Exercise description » Set down, please, exactly the lines below that run from the line with "screws.append(frame * screw)" to the line with "cad_parts[node].hide_render = cad_parts[node].hide_viewport", both lines included.

══ Rows

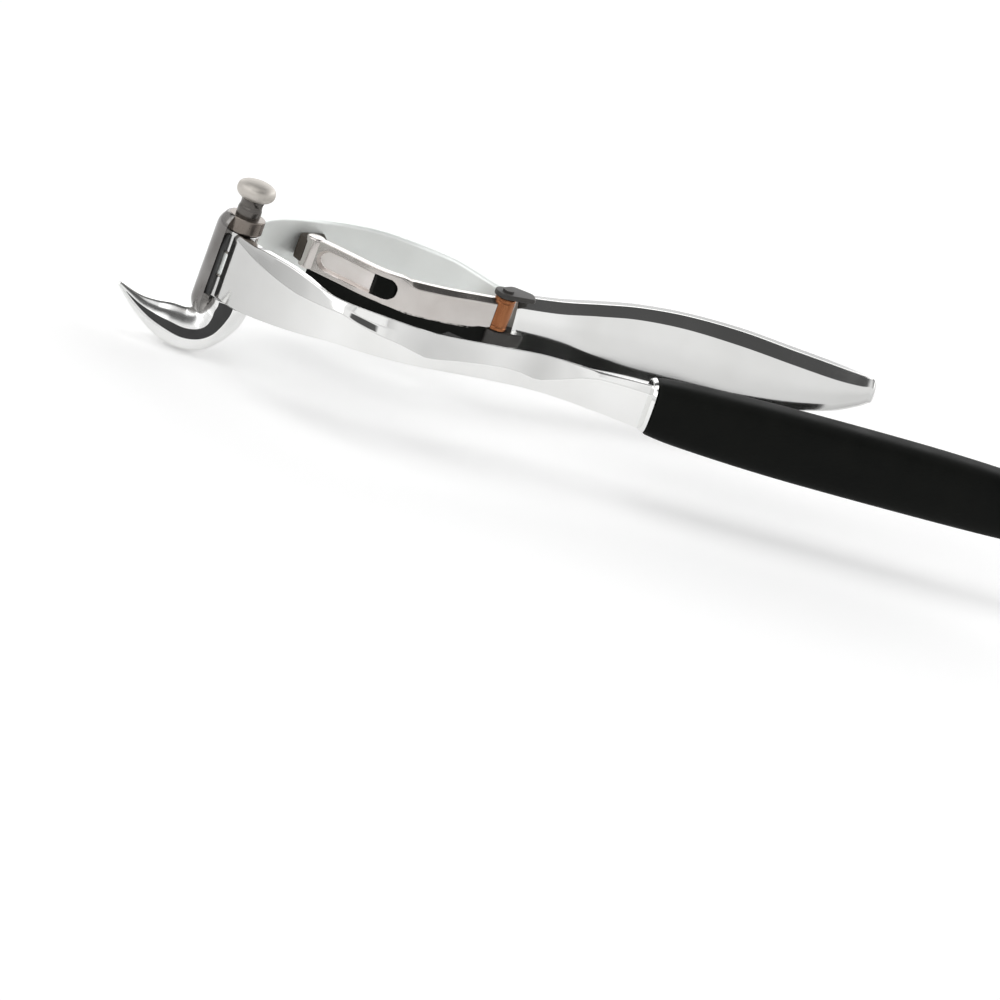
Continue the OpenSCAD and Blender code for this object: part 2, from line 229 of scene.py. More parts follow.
def speckle(tree, scale, detail, stretch=EVEN):
    """Noise on the piece's own coordinates, in cycles to a metre, stretched along its axes."""
    place = tree.nodes.new("ShaderNodeTexCoord")
    spread = tree.nodes.new("ShaderNodeMapping")
    spread.inputs["Scale"].default_value = stretch
    noise = tree.nodes.new("ShaderNodeTexNoise")
    noise.inputs["Scale"].default_value = scale
    noise.inputs["Detail"].default_value = detail
    noise.inputs["Roughness"].default_value = 0.5
    link(tree, place.outputs["Object"], spread.inputs["Vector"])
    link(tree, spread.outputs[0], noise.inputs["Vector"])
    return noise.outputs["Fac"]


def spread_between(tree, source, low, high, start=NOISE_LOW, end=NOISE_HIGH):
    """The source between start and end, turned into a value from low to high."""
    node = tree.nodes.new("ShaderNodeMapRange")
    for name, value in (("From Min", start), ("From Max", end), ("To Min", low), ("To Max", high)):
        node.inputs[name].default_value = value
    link(tree, source, node.inputs["Value"])
    return node.outputs["Result"]


def tint_between(tree, source, low, high):
    """The noise turned into a colour between low and high."""
    ramp = tree.nodes.new("ShaderNodeValToRGB")
    a, b = ramp.color_ramp.elements
    a.position, a.color = NOISE_LOW, (*low, 1)
    b.position, b.color = NOISE_HIGH, (*high, 1)
    link(tree, source, ramp.inputs[0])
    return ramp.outputs[0]


def relief(tree, shader, source, depth, strength, under):
    """Bumps of the given depth in metres on the shader's surface, on top of the ones under it, if any."""
    bump = tree.nodes.new("ShaderNodeBump")
    bump.inputs["Strength"].default_value = strength
    bump.inputs["Distance"].default_value = depth
    link(tree, source, bump.inputs["Height"])
    if under is not None:
        link(tree, under.outputs[0], bump.inputs["Normal"])
    link(tree, bump.outputs[0], shader.inputs["Normal"])
    return bump


def worn(name, metal, cloud, tints, roughness, grains):
    """A material whose tint and roughness follow one cloud of noise, each between its two values. cloud
    holds speckle's values. Each grain is a layer of bumps: the speckle's scale, detail and stretch, and
    the bumps' depth and strength."""
    material, tree, shader = paint(name)
    shader.inputs["Metallic"].default_value = metal
    noise = speckle(tree, *cloud)
    link(tree, tint_between(tree, noise, *tints), shader.inputs["Base Color"])
    link(tree, spread_between(tree, noise, *roughness), shader.inputs["Roughness"])
    under = None
    for scale, detail, stretch, depth, strength in grains:
        under = relief(tree, shader, speckle(tree, scale, detail, stretch), depth, strength, under)
    return material


def shaded_along(material, tone, shade_end, unshaded_end):
    """The material with painted shade: its tint scaled by tone at one place along the tool and unchanged
    at the other, both in metres, with an even change between them."""
    tree = material.node_tree
    base = tree.nodes["Principled BSDF"].inputs["Base Color"]
    share = spread_between(tree, coordinate(tree, "Object", "X"), tone, 1, shade_end, unshaded_end)
    fade = tree.nodes.new("ShaderNodeVectorMath")
    fade.operation = "SCALE"
    link(tree, base.links[0].from_socket, fade.inputs[0])
    link(tree, share, fade.inputs["Scale"])
    link(tree, fade.outputs[0], base)
    return material


def polished_chrome(name):
    """Bright plating: faint smears of grease, a slow waviness from polishing and fine hairline scratches."""
    return worn(name, metal=1, cloud=(55, 4), tints=((0.80, 0.80, 0.785), (0.88, 0.88, 0.87)),
                roughness=(0.05, 0.13),
                grains=[(90, 1, EVEN, 0.00012, 0.35), (900, 2, (0.06, 1, 1), 0.000006, 0.3)])


def brushed_chrome(name, low, high, smooth, rough, metal=1.0):
    """Plating that was only brushed: soft reflections between two tints, and fine marks along the tool."""
    return worn(name, metal, cloud=(160, 3), tints=(low, high), roughness=(smooth, rough),
                grains=[(1600, 2, (0.08, 0.6, 1), 0.00001, 0.35)])


def satin_nickel():
    """Duller plating of the knob's head and the washers: warm grey, brushed round and a little worn."""
    return worn("satin_nickel", metal=1, cloud=(260, 4), tints=((0.50, 0.47, 0.43), (0.62, 0.59, 0.55)),
                roughness=(0.44, 0.56), grains=[(2600, 2, (1, 1, 0.15), 0.000012, 0.4)])


def plain_steel():
    """Turned steel of the pins and springs: fine rings and slightly uneven gloss."""
    return worn("turned_steel", metal=1, cloud=(420, 3), tints=((0.55, 0.55, 0.56), (0.70, 0.70, 0.70)),
                roughness=(0.18, 0.34), grains=[(3000, 1, (0.1, 0.1, 1), 0.00001, 0.35)])


def copper_bush():
    """Copper-brown bush: upright polishing marks, darker where it is tarnished."""
    return worn("copper_bush", metal=1, cloud=(500, 4, (1, 1, 0.25)),
                tints=((0.225, 0.08, 0.033), (0.39, 0.165, 0.074)), roughness=(0.20, 0.34),
                grains=[(2400, 2, (1, 1, 0.05), 0.00002, 0.4)])


def soft_rubber(name, low, high):
    """Matte rubber between two tones: faint dust, fine grain and hardly any gloss."""
    material = worn(name, metal=0, cloud=(140, 5), tints=(low, high), roughness=(0.50, 0.64),
                    grains=[(5200, 2, EVEN, 0.00003, 0.5), (800, 2, EVEN, 0.00003, 0.25)])
    material.node_tree.nodes["Principled BSDF"].inputs["Specular IOR Level"].default_value = 0.09
    return material


def moulded_plastic():
    """Hard black plastic: an even fine texture and a low gloss."""
    return worn("moulded_plastic", metal=0, cloud=(200, 3),
                tints=((0.012, 0.012, 0.012), (0.022, 0.022, 0.022)), roughness=(0.34, 0.46),
                grains=[(4200, 2, EVEN, 0.00002, 0.4)])


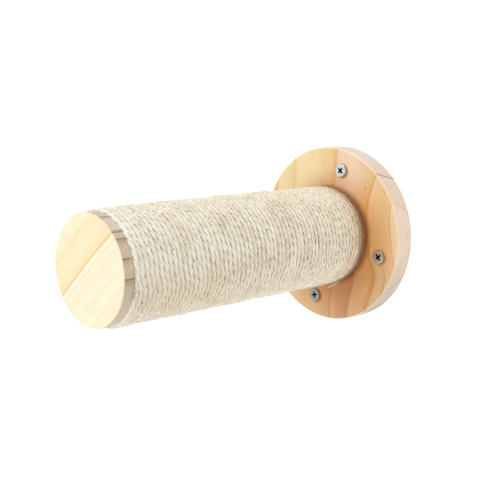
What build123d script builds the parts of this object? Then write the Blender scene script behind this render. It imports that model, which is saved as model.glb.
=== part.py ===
from build123d import *
from math import cos, radians, sin, sqrt, tau
import os

# Cat wall step: a rope-wound wooden peg on a round wooden wall disc. Millimetres.
# The wall is the plane Y = 0, the peg stands out along -Y and +Z is up.
# The origin is the centre of the disc's back face, where the disc lies on the wall.

os.makedirs("parts", exist_ok=True)

# Wooden pieces
overall_length = 217.0  # from the wall to the free end of the peg
disc_diameter = 120.0
disc_thickness = 15.0
disc_edge_radius = 1.0
peg_diameter = 65.0
collar_width = 7.0  # bare band at the peg's free end
collar_edge_radius = 0.8
recess_depth = 2.25  # how much the peg is turned down under the rope

# Sisal rope. The peg carries 58 turns of 3.3 mm rope. The winding here has 24 loops, and each
# stands for a flat band of neighbouring turns that are pressed side by side.
rope_diameter = 3.3
winding_loops = 24
loop_gap = 0.5  # between one loop and the next
rope_seat_clearance = 0.15  # between the rope and the turned-down peg
rope_end_clearance = 0.6  # between the winding and the collar or the disc
rope_start_angle = -22.0  # where the rope's free end shows, from +X towards +Z

# Screws that hold the disc on the wall
wall_screw_count = 4
wall_screw_inset = 14.0  # from the disc's rim to the circle the screws stand on
wall_screw_turn = 76.0  # the first and uppermost screw's place, from +X towards +Z
wall_screw_length = 30.0
wall_screw_head = 8.8
wall_screw_shank = 3.2
wall_screw_thread = 4.5
wall_screw_proud = 1.2  # the heads stand out of the disc by this much
wall_screw_hole = 5.0
wall_screw_tip = 4.0

# Screws that hold the peg on the disc, driven in from the disc's back
peg_screw_count = 3
peg_screw_circle = 36.0
peg_screw_turn = 90.0
peg_screw_length = 60.0
peg_screw_head = 9.6
peg_screw_shank = 3.6
peg_screw_thread = 5.0
peg_screw_sink = 0.3  # the heads lie below the disc's back face by this much
peg_screw_hole = 5.5
peg_screw_tip = 5.0

# What both kinds of screw share
head_rim = 0.5  # straight rim of the head, above its 90 degree cone
head_seat_clearance = 0.05
thread_bore_clearance = 0.05
bore_end_clearance = 1.0  # free depth past the tip of a screw
cross_span = 4.6  # cross recess, from arm to arm
cross_arm = 1.1
cross_floor_span = 1.7
cross_floor_arm = 0.7
cross_depth = 2.4
cross_turns = [45.0, 40.0, 12.0, 47.0]  # each wall screw stopped at its own angle

# Radii and places that follow from the sizes above
disc_radius = disc_diameter / 2
peg_radius = peg_diameter / 2
core_radius = peg_radius - recess_depth
wall_screw_circle = disc_diameter - 2 * wall_screw_inset
rope_inner_radius = core_radius + rope_seat_clearance
rope_outer_radius = rope_inner_radius + rope_diameter
rope_middle_radius = (rope_inner_radius + rope_outer_radius) / 2

disc_front = -disc_thickness
peg_front = -overall_length
collar_back = peg_front + collar_width

winding_front = collar_back + rope_end_clearance
winding_back = disc_front - rope_end_clearance
loop_pitch = (winding_back - winding_front + loop_gap) / (winding_loops + 1)
loop_width = loop_pitch - loop_gap
biarcs_per_loop = 4

into_wall = Vector(0, 1, 0)
into_room = Vector(0, -1, 0)


def turned(outline):
    """Solid of revolution about the Y axis, from (radius, y) corners."""
    return revolve(make_face(Polyline(*outline, close=True)), axis=Axis.Y)


def turned_about_z(outline):
    """Solid of revolution about the local Z axis, from (radius, z) corners."""
    return revolve(Plane.XZ * make_face(Polyline(*outline, close=True)), axis=Axis.Z)


def on_circle(circle, degrees, y):
    """Point on a circle round the Y axis."""
    angle = radians(degrees)
    return Vector(circle / 2 * cos(angle), y, circle / 2 * sin(angle))


def cross_recess():
    """Tapered cross that the driver fits, from the local plane Z = 0 down."""
    arms = []
    for turn in (0, 90):
        mouth = Rectangle(cross_span, cross_arm)
        floor = Pos(0, 0, -cross_depth) * Rectangle(cross_floor_span, cross_floor_arm)
        arms.append(Rot(0, 0, turn) * loft([mouth.face(), floor.face()], ruled=True))
    return arms[0] + arms[1]


def countersunk_screw(length, head, shank, thread, thread_start, tip, cross_turn):
    """Screw along local -Z. Its head's top is at Z = 0."""
    cone_end = -head_rim - (head - shank) / 2
    body = turned_about_z(
        [
            (0, 0),
            (head / 2, 0),
            (head / 2, -head_rim),
            (shank / 2, cone_end),
            (shank / 2, -thread_start),
            (thread / 2, -thread_start),
            (thread / 2, tip - length),
            (0, -length),
        ]
    )
    return body - Rot(0, 0, cross_turn) * cross_recess()


def screw_seat(head, hole, depth):
    """What a screw takes out of the disc: its head's seat and a clearance hole."""
    mouth = head / 2 + head_seat_clearance
    return turned_about_z(
        [
            (0, head),
            (mouth, head),
            (mouth, -head_rim),
            (hole / 2, -head_rim - (mouth - hole / 2)),
            (hole / 2, -depth),
            (0, -depth),
        ]
    )


def screw_frames(count, circle, turn, y, outwards):
    """Planes at the tops of the screw heads, with Z pointing out of the head."""
    frames = []
    for number in range(count):
        place = on_circle(circle, turn - number * 360 / count, y)
        frames.append(Plane(origin=place, x_dir=(1, 0, 0), z_dir=outwards))
    return frames


wall_frames = screw_frames(
    wall_screw_count, wall_screw_circle, wall_screw_turn, disc_front - wall_screw_proud, into_room
)
peg_frames = screw_frames(
    peg_screw_count, peg_screw_circle, peg_screw_turn, -peg_screw_sink, into_wall
)


# Wall disc, drilled and countersunk from the front for the wall and from the back for the peg
def make_wall_disc():
    disc = turned([(0, 0), (disc_radius, 0), (disc_radius, disc_front), (0, disc_front)])
    rims = disc.edges().filter_by(GeomType.CIRCLE).group_by(SortBy.RADIUS)[-1]
    disc = fillet(rims, disc_edge_radius)
    for frame in wall_frames:
        disc -= frame * screw_seat(wall_screw_head, wall_screw_hole, disc_thickness * 2)
    for frame in peg_frames:
        disc -= frame * screw_seat(peg_screw_head, peg_screw_hole, disc_thickness * 2)
    return disc


# Peg, turned down behind its collar and bored for the three screws from the disc
def make_peg():
    peg = turned(
        [
            (0, disc_front),
            (core_radius, disc_front),
            (core_radius, collar_back),
            (peg_radius, collar_back),
            (peg_radius, peg_front),
            (0, peg_front),
        ]
    )
    front_edge = peg.edges().filter_by(GeomType.CIRCLE).sort_by(Axis.Y)[0]
    peg = fillet(front_edge, collar_edge_radius)
    bore_radius = peg_screw_thread / 2 + thread_bore_clearance
    bore_depth = peg_screw_length + bore_end_clearance
    for frame in peg_frames:
        peg -= frame * turned_about_z(
            [(0, 0), (bore_radius, 0), (bore_radius, -bore_depth), (0, -bore_depth)]
        )
    return peg


def helix_point(turn):
    """Point on the winding's centre line, counted in turns from the collar."""
    angle = radians(rope_start_angle) - tau * turn
    y = winding_front + loop_width / 2 + loop_pitch * turn
    return Vector(rope_middle_radius * cos(angle), y, rope_middle_radius * sin(angle))


def helix_direction(turn):
    """Direction of the centre line, clockwise for someone who faces the wall."""
    angle = radians(rope_start_angle) - tau * turn
    sideways = tau * rope_middle_radius
    return Vector(sideways * sin(angle), loop_pitch, -sideways * cos(angle)).normalized()


def biarc(start, start_direction, end, end_direction):
    """Two tangent arcs from one point and direction to another."""
    chord = end - start
    directions = start_direction + end_direction
    spread = 2 * (1 - start_direction.dot(end_direction))
    lean = chord.dot(directions)
    reach = (sqrt(lean**2 + spread * chord.dot(chord)) - lean) / spread
    start_corner = start + start_direction * reach
    end_corner = end - end_direction * reach
    joint = (start_corner + end_corner) * 0.5
    joint_direction = (end_corner - start_corner).normalized()
    return [
        TangentArc(start, joint, tangent=start_direction).edge(),
        TangentArc(joint, end, tangent=joint_direction).edge(),
    ]


def winding_path():
    """Centre line of the winding: a straight end, quarter-turn biarcs and a straight end."""
    first, last = helix_point(0), helix_point(winding_loops)
    first_direction, last_direction = helix_direction(0), helix_direction(winding_loops)
    path = [Edge.make_line(first - first_direction * loop_width, first)]
    for quarter in range(biarcs_per_loop * winding_loops):
        here = quarter / biarcs_per_loop
        there = (quarter + 1) / biarcs_per_loop
        path += biarc(
            helix_point(here), helix_direction(here), helix_point(there), helix_direction(there)
        )
    path.append(Edge.make_line(last, last + last_direction * loop_width))
    return path


def least_loop_gap(path, samples=6):
    """Least distance from the winding to its own next loop, on points of its centre line."""
    points = [edge @ (number / samples) for edge in path for number in range(samples)]
    turn = 2 * biarcs_per_loop * samples
    nearest = min(
        (points[here] - points[there]).length
        for here in range(len(points))
        for there in range(here + turn // 2, min(here + 3 * turn // 2, len(points)))
    )
    return nearest - loop_width


# Rope, one unbroken tube that is held to the thickness of the rope by the peg under it
def make_rope():
    path = winding_path()
    start = Plane(origin=path[0] @ 0, z_dir=helix_direction(0))
    tube = sweep(start * Circle(loop_width / 2), Wire(path))
    layer = turned(
        [
            (rope_inner_radius, collar_back),
            (rope_outer_radius, collar_back),
            (rope_outer_radius, disc_front),
            (rope_inner_radius, disc_front),
        ]
    )
    gap = least_loop_gap(path)
    print(f"rope loops {winding_loops}, pitch {loop_pitch:.3f} mm, least gap {gap:.3f} mm")
    return tube & layer


def make_wall_screws():
    thread_start = wall_screw_proud + disc_thickness
    screws = []
    for number, frame in enumerate(wall_frames):
        screw = countersunk_screw(
            wall_screw_length,
            wall_screw_head,
            wall_screw_shank,
            wall_screw_thread,
            thread_start,
            wall_screw_tip,
            cross_turns[number % len(cross_turns)],
        )
        screws.append(frame * screw)
    return screws


def make_peg_screws():
    thread_start = disc_thickness - peg_screw_sink
    screw = countersunk_screw(
        peg_screw_length,
        peg_screw_head,
        peg_screw_shank,
        peg_screw_thread,
        thread_start,
        peg_screw_tip,
        cross_turn=0.0,
    )
    return [frame * screw for frame in peg_frames]


pieces = {"wall_disc": make_wall_disc(), "peg": make_peg(), "sisal_rope": make_rope()}
for number, screw in enumerate(make_wall_screws(), start=1):
    pieces[f"wall_screw_{number}"] = screw
for number, screw in enumerate(make_peg_screws(), start=1):
    pieces[f"peg_screw_{number}"] = screw

for name, piece in pieces.items():
    export_step(piece, f"parts/{name}.step")
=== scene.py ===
import math

import bmesh
import bpy
import numpy as np
from mathutils import Matrix, Vector


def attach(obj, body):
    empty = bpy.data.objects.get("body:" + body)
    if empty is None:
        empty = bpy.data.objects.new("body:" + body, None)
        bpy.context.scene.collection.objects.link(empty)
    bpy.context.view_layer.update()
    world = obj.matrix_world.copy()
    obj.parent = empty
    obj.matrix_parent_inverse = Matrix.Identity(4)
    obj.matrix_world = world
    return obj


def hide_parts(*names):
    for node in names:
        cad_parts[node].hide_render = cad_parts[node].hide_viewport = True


# Cat wall step: the looks of the rope-wound peg, its wall disc and its screws.
# The wall is the plane Y = 0, the peg stands out along -Y and +Z is up. Meshes are made in
# millimetres and scaled to metres when they become objects.

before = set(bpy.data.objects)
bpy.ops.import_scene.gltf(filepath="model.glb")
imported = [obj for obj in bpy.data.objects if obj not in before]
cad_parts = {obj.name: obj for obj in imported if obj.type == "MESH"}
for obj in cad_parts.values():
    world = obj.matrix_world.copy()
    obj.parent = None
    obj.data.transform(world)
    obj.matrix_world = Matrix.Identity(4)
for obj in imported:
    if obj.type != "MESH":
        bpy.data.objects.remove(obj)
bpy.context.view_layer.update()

MM = 0.001
TAU = 2 * math.pi
AXES = ((1.0, 0.0, 0.0), (0.0, 1.0, 0.0), (0.0, 0.0, 1.0))
X_AXIS, Y_AXIS, Z_AXIS = AXES
WHITE = (1.0, 1.0, 1.0, 1.0)

# Sizes that the CAD model has too
COLLAR_BACK = -210.0
DISC_FRONT = -15.0
DISC_RADIUS = 60.0
ROPE_DIAMETER = 3.3
ROPE_MIDDLE = 32.05
ROPE_OUTER = 33.7
ROPE_START = math.radians(-22.0)
SCREW_CIRCLE_RADIUS = 46.0
HEAD_TOP = -16.2

# The wall screws stand a quarter turn apart, from the uppermost clockwise
SCREW_TURNS = [math.radians(76.0 - 90.0 * number) for number in range(4)]
SCREW_PLACES = [
    (SCREW_CIRCLE_RADIUS * math.cos(turn), SCREW_CIRCLE_RADIUS * math.sin(turn))
    for turn in SCREW_TURNS
]


def linear(red, green, blue):
    """Linear colour from display values of 0 to 255."""
    values = [v / 255 for v in (red, green, blue)]
    return (*(v / 12.92 if v <= 0.04045 else ((v + 0.055) / 1.055) ** 2.4 for v in values), 1.0)


def mesh_object(name, vertices, faces, material, smooth=True):
    """Object from vertices in millimetres and lists of vertex numbers."""
    corners = [tuple(v) for v in np.asarray(vertices, float) * MM]
    mesh = bpy.data.meshes.new(name)
    mesh.from_pydata(corners, [], [list(f) for f in faces])
    mesh.validate()
    mesh.polygons.foreach_set("use_smooth", [smooth] * len(mesh.polygons))
    mesh.update()
    made = bpy.data.objects.new(name, mesh)
    bpy.context.scene.collection.objects.link(made)
    made.data.materials.append(material)
    return made


# Materials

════

Full response »
        screws.append(frame * screw)
    return screws


def make_peg_screws():
    thread_start = disc_thickness - peg_screw_sink
    screw = countersunk_screw(
        peg_screw_length,
        peg_screw_head,
        peg_screw_shank,
        peg_screw_thread,
        thread_start,
        peg_screw_tip,
        cross_turn=0.0,
    )
    return [frame * screw for frame in peg_frames]


pieces = {"wall_disc": make_wall_disc(), "peg": make_peg(), "sisal_rope": make_rope()}
for number, screw in enumerate(make_wall_screws(), start=1):
    pieces[f"wall_screw_{number}"] = screw
for number, screw in enumerate(make_peg_screws(), start=1):
    pieces[f"peg_screw_{number}"] = screw

for name, piece in pieces.items():
    export_step(piece, f"parts/{name}.step")
=== scene.py ===
import math

import bmesh
import bpy
import numpy as np
from mathutils import Matrix, Vector


def attach(obj, body):
    empty = bpy.data.objects.get("body:" + body)
    if empty is None:
        empty = bpy.data.objects.new("body:" + body, None)
        bpy.context.scene.collection.objects.link(empty)
    bpy.context.view_layer.update()
    world = obj.matrix_world.copy()
    obj.parent = empty
    obj.matrix_parent_inverse = Matrix.Identity(4)
    obj.matrix_world = world
    return obj


def hide_parts(*names):
    for node in names:
        cad_parts[node].hide_render = cad_parts[node].hide_viewport = True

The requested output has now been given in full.